Please find all lines in the data that hold the string "More" and copy them.

GIVEN DATA:
---

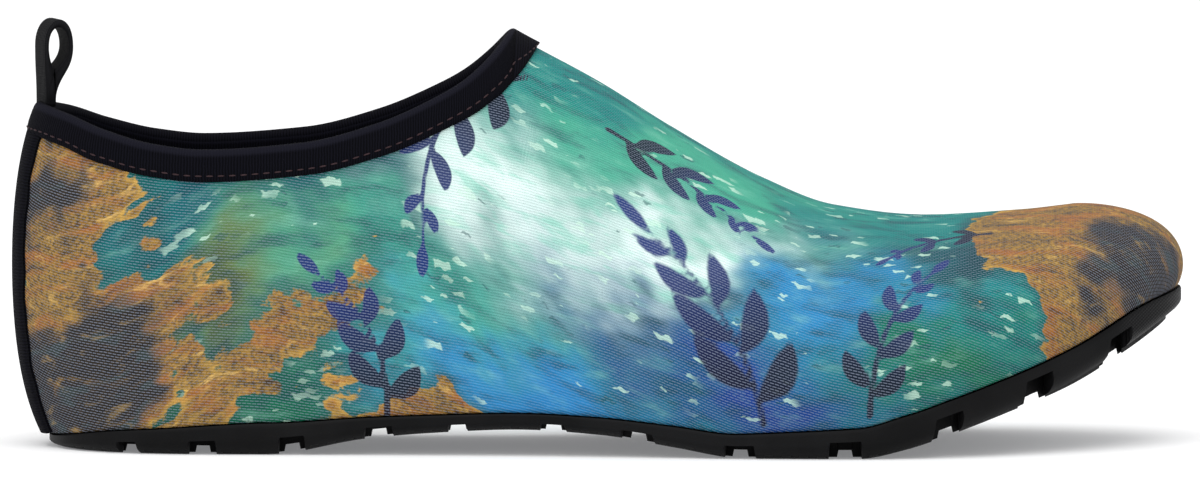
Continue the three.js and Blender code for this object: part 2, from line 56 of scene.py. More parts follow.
# %% [markdown]
# ## The camera
#
# The photograph looks straight at the outer side from a little above, through a long lens. A long lens
# far away keeps the near and the far collar edge almost the same size. The place that the camera aims
# at and the millimetres that fit in its width are measured on the photograph.

# %% Camera
IMAGE_WIDTH = 1200
PIXELS_PER_MM = 4.34
MM = 0.001
ELEVATION = math.radians(4.0)
LENS = 640.0
SENSOR = 36.0
FAR_CLIP = 50
aim = Vector((0.45, 0.0, 46.6)) * MM
distance = IMAGE_WIDTH / PIXELS_PER_MM * MM * LENS / SENSOR

camera_data = bpy.data.cameras.new("camera")
camera_data.lens = LENS
camera_data.sensor_width = SENSOR
camera_data.clip_end = FAR_CLIP
camera = bpy.data.objects.new("camera", camera_data)
bpy.context.scene.collection.objects.link(camera)
bpy.context.scene.camera = camera
camera.location = aim + Vector((0, -math.cos(ELEVATION), math.sin(ELEVATION))) * distance
camera.rotation_euler = (math.pi / 2 - ELEVATION, 0, 0)
print(f"camera {distance:.3f} m away")

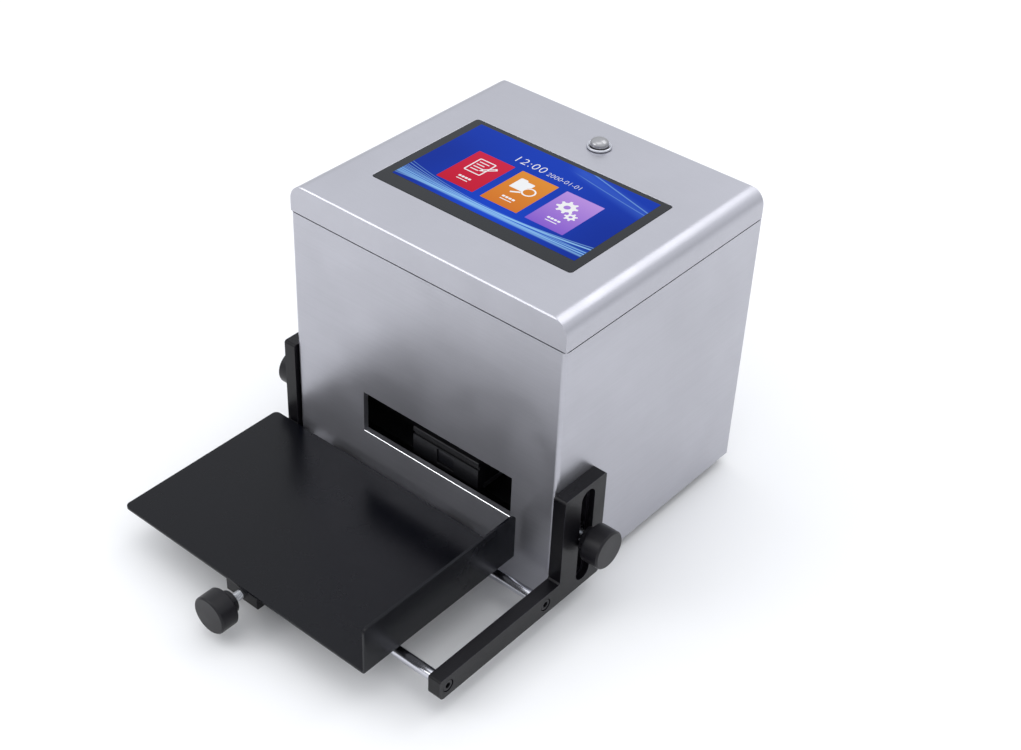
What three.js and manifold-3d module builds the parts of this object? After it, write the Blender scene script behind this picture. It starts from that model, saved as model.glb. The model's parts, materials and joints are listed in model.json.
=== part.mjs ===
import * as THREE from 'three';
import { mergeVertices } from 'three/addons/utils/BufferGeometryUtils.js';
import Module from 'manifold-3d';

// Desktop date code inkjet printer: a sheet metal case with a touch screen lid, a print
// window in the front wall, and a height adjustable product tray carried on two rods.
// Millimetres. +X is the machine's right hand side, +Y its back, +Z up.

const wasm = await Module();
wasm.setup();

// ---- driving dimensions ----
const GAP = 0.3;

const CASE_W = 230;
const CASE_D = 204.8;
const CASE_H = 199.1;
const SHEET = 2;
const CORNER_R = 3;

const LID_Z0 = 199.7;
const LID_Z1 = 220.8;
const LID_EDGE_R = 12;
const LID_BEVEL = 1.1;

const GLASS_W = 165.2;
const GLASS_D = 104.5;
const GLASS_T = 2;
const GLASS_R = 2.2;
const GLASS_Y = -7.55;

const BUTTON_X = 1.6;
const BUTTON_Y = 72.1;
const BUTTON_HOLE = 15.6;
const BUTTON_BARREL = 7.5;
const BUTTON_CAP_R = 6.4;

const WINDOW_X0 = -51.6;
const WINDOW_X1 = 79.4;
const WINDOW_Z0 = 50.9;
const WINDOW_Z1 = 83.7;
const WINDOW_RETURN = 4.2;

const FOOT_H = 8;
const FOOT_X = 92;
const FOOT_Y = 80;

const HINGE_X = 68;
const HINGE_Y = CASE_D / 2 + 3.6;
const HINGE_Z = 199.4;
const HINGE_LEN = 44;

const ARM_T = 9.7;
const ARM_X0 = CASE_W / 2 + GAP;
const ARM_Z0 = 5.6;
const ARM_Z1 = 22.1;
const ARM_FRONT = -219.5;
const UP_Y0 = -105;
const UP_Y1 = -63.5;
const UP_Z1 = 91.5;
const SLOT_Y = -81.5;
const SLOT_Z0 = 11;
const SLOT_Z1 = 87.6;
const SLOT_W = 13.5;
const SLOT_W_IN = 9;
const SLOT_STEP = 4.4;

const ROD_R = 4;
const ROD_Z = 14;
const ROD_Y = [-212, -118.8];

const TRAY_X0 = -136;
const TRAY_X1 = 87.5;
const TRAY_Y0 = -245.5;
const TRAY_Y1 = -106.5;
const TRAY_Z0 = 22.5;
const TRAY_T = 2;
const FENCE_TOP = 60.5;
const TRAY_MID = (TRAY_X0 + TRAY_X1) / 2;

const KNOB_R = 13.6;
const KNOB_L = 13.9;
const HUB_R = 8;
const HUB_L = 5.6;
const STUD_R = 3;
const SIDE_KNOB_Z = 47.8;
const FRONT_KNOB_X = -25.4;
const FRONT_BLOCK_Y0 = -242.5;

const HEAD_X = 13.5;
const HEAD_W = 55;
const NOSE_W = 58;
const RAIL_Y = -45;
const RAIL_LEN = 200;
const BEAM_TOP = 27;
const PULLEY_R = 6.37;
const BELT_T = 1.4;
const BELT_Y = 4;
const BELT_W = 6;
const PULLEY_Z = 52;
const MOTOR_X = -90;
const IDLER_X = 95;

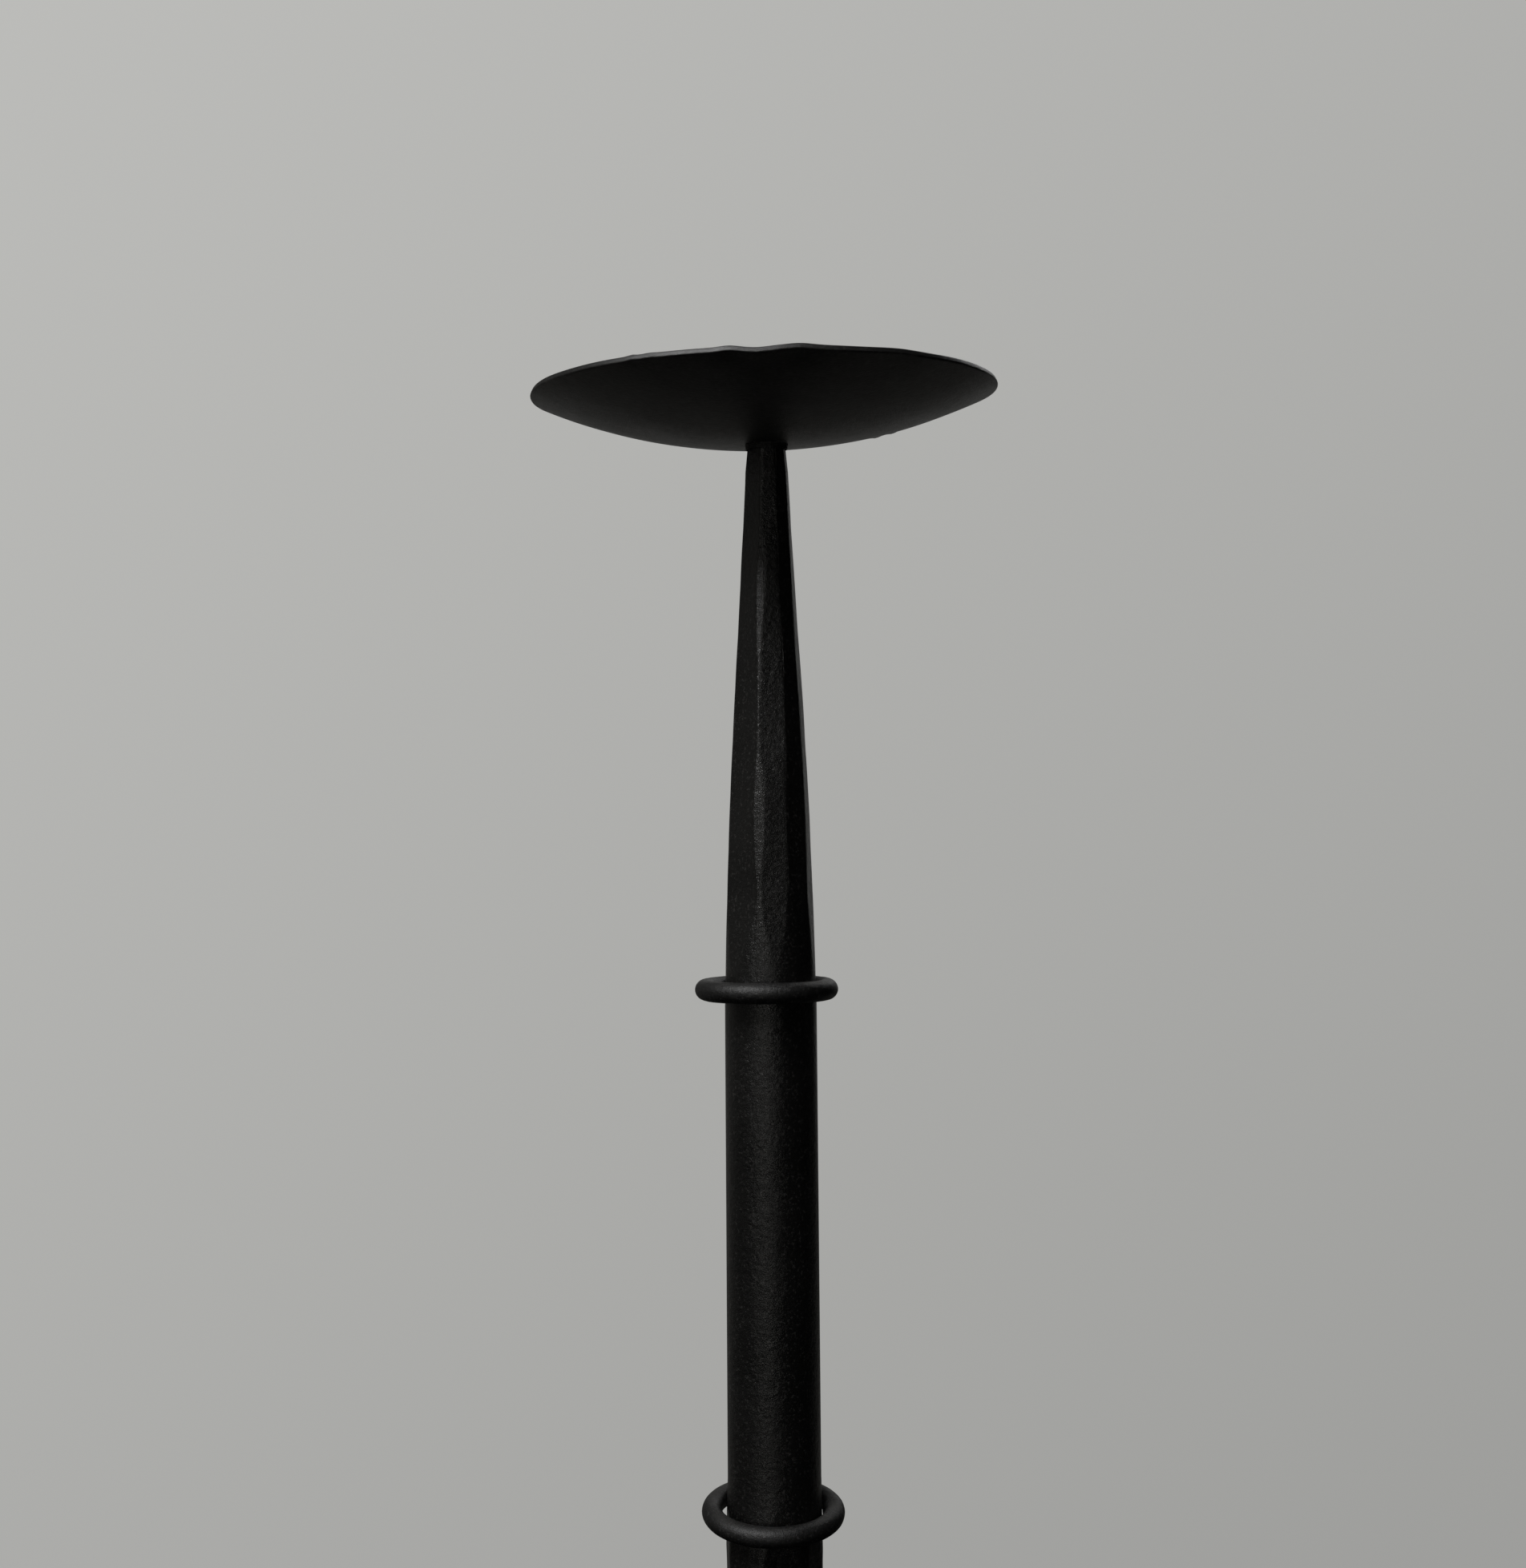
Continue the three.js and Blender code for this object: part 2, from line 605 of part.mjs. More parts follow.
// An object made in the plane of one leg, turned to that leg's angle
function turnToLeg(geometry, angle) {
  return geometry.clone().rotateZ(rad(angle) - Math.PI / 2);
}

function rivetHole() {
  const reach = BOSS_HEIGHT;
  const hole = rod(RIVET_DIAMETER / 2 + CLEARANCE, BOSS_BOTTOM - reach, BOSS_TOP + reach);
  return hole.translate(RIVET_CIRCLE, 0, 0);
}

function radialRod(radius, from, to) {
  return rod(radius, from, to).rotateY(Math.PI / 2).translate(0, 0, SOCKET_HEIGHT);
}

function makeBoss() {
  const radius = BOSS_DIAMETER / 2;
  const bore = BASE_STUD_DIAMETER / 2 + CLEARANCE;
  const register = FOOT_END_DIAMETER / 2 + CLEARANCE;
  const profile = [
    [bore, BOSS_BOTTOM],
    [radius - BOSS_CHAMFER, BOSS_BOTTOM],
    [radius, BOSS_BOTTOM + BOSS_CHAMFER],
    [radius, BOSS_TOP - BOSS_CHAMFER],
    [radius - BOSS_CHAMFER, BOSS_TOP],
    [register, BOSS_TOP],
    [register, BOSS_TOP - REGISTER_DEPTH],
    [bore, BOSS_TOP - REGISTER_DEPTH],
  ];
  let body = solid(closedRevolve(profile));
  const socket = radialRod(TENON_DIAMETER / 2 + CLEARANCE, SOCKET_FLOOR_RADIUS, radius * 2);
  for (const angle of LEG_ANGLES) {
    body = body.subtract(solid(turnToLeg(socket, angle)));
    body = body.subtract(solid(turnToLeg(rivetHole(), angle)));
  }
  return part('leg_boss', geometryOf(body), legPaint);
}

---

ANSWER FOR THIS EXERCISE:
Continue the three.js and Blender code for this object: part 2, from line 56 of scene.py. More parts follow.
Continue the three.js and Blender code for this object: part 2, from line 605 of part.mjs. More parts follow.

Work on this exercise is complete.